**DESCRIPTION OF THE TASK**
Scan the lines below for the word "names". Copy each line you find it in.
:::
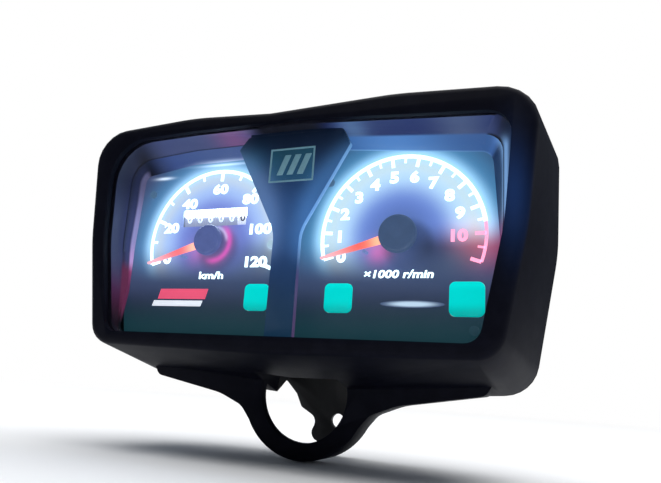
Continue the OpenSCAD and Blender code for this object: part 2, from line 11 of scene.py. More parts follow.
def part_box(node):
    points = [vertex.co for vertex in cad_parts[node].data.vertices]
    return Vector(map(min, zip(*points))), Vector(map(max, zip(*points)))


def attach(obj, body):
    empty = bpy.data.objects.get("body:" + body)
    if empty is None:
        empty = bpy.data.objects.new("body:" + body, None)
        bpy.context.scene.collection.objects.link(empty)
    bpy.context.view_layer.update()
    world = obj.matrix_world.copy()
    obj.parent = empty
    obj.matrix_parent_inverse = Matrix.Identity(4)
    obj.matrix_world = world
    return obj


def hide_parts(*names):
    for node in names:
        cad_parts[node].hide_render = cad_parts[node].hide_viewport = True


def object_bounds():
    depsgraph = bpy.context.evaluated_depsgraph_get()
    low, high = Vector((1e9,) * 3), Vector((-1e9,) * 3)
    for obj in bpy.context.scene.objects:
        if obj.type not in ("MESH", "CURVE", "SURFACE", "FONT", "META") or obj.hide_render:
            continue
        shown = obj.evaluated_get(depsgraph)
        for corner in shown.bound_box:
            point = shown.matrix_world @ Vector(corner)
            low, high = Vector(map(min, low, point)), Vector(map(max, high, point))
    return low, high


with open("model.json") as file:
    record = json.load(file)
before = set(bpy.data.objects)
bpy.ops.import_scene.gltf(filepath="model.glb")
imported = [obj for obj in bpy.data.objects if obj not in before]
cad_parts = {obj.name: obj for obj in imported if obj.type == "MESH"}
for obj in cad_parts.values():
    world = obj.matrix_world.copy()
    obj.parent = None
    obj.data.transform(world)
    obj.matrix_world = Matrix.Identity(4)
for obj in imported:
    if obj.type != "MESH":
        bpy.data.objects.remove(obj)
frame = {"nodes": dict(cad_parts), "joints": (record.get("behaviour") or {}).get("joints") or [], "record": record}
cad_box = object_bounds()

MM = 0.001
HOUSING = "housing"


# ---------- where things are ----------

def joint_at(name):
    """The point that a joint turns about."""
    return Vector(next(j["pos_m"] for j in frame["joints"] if j["name"] == name))


SPEEDO_HUB = joint_at("speedo_needle_turn")
TACH_HUB = joint_at("tach_needle_turn")
HUB_Z = SPEEDO_HUB.z
DIAL_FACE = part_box("speedo_dial")[0].y
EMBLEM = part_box("emblem_badge")
SOCKET_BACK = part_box("bulb_sockets")[1].y
SPIGOT_R = 6 * MM
LOWEST = cad_box[0].z

SCALE_R = 33 * MM           # outer scale line
SCALE_W = 1.6 * MM
RED_W = 1.2 * MM            # the line is thinner in the red zone
NUMBER_R = 24.6 * MM        # the figures' centres
PRINT_LIFT = 0.12 * MM      # printed figures stand just clear of the plate
PRINT_T = 0.06 * MM
LEDGE = 9 * MM              # the step in the window walls, in front of the dials
RIM_INNER = 88 * MM         # the rim's inner edge beside the right dial

# the angle of zero, the degrees between numbered marks, and how many marks follow the zero
SPEEDO = {"hub": SPEEDO_HUB, "zero": 197, "step": 36.5, "marks": 6}
TACH = {"hub": TACH_HUB, "zero": 195.5, "step": 19.5, "marks": 11}
RED_FROM = 9.6              # where the red zone starts, in thousands of turns a minute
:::
**WORKED ANSWER**
def hide_parts(*names):
    for node in names:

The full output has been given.